Hey @annbordetsky! What an impressive track record! I myself also work on the business/operations side of the tech world. I'll start with asking you how you managed to have kids, and how your life at home is like. I've been married for almost a year now. I'm a head strong career person and a feminist. We currently do well at sharing responsibilities, although I sometimes see that I carry slightly more weight. I wonder how adding kids to that mix could maintain the balance. How do you do it? Also, with your career taking off, how did you maintain working on improving both your growth at home and career?Lastly, how have you been able to drive a positive cultural transformation during a critical time? I could greatly benefit from learning what worked for you and your team.

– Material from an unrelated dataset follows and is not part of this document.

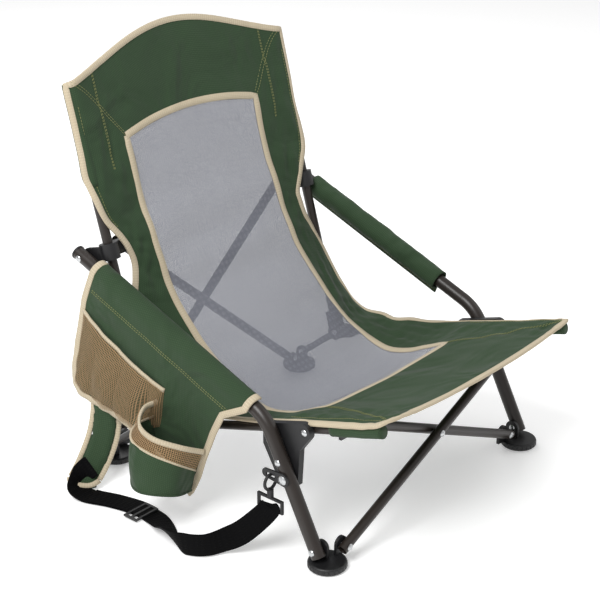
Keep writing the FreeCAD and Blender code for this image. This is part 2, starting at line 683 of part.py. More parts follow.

Thank you for sharing and allowing us to ask you questions. I'm looking at building a panel of female positive investors who are looking to invest in female founders (not necessarily female only founders) with a blockchain focus. Is this something that you would be interested in? Do you know which investors might be?
Hi Ann; Amaz'g background and thx for offering an AMA! My question is how to raise a small amount (like $100k) pre-seed from a strategic player to test some things before going to some bigger contacts we have. (I've raised $45M prior in a startup I founded). F&F wanted too much of Co and a strategic player would add value from the start theoretically. I didn't want to spend the time req'd from an Accelerator (had a couple asking me to apply) but truly I just want to test out some hypotheses before raising more capital, and challenge myself to not need to raise more and more (rather generate revenue and grow on that). I finally reached out to Hollywood after being told "we're interested in what you're doing/ come back when you're raising your next round" repeatedly. I actually got a response and RFP from JLo's agent (haha was not necessarily expecting it). Thx again (and a pers question: are you glad you didn't pursue politics haha..esp now!?)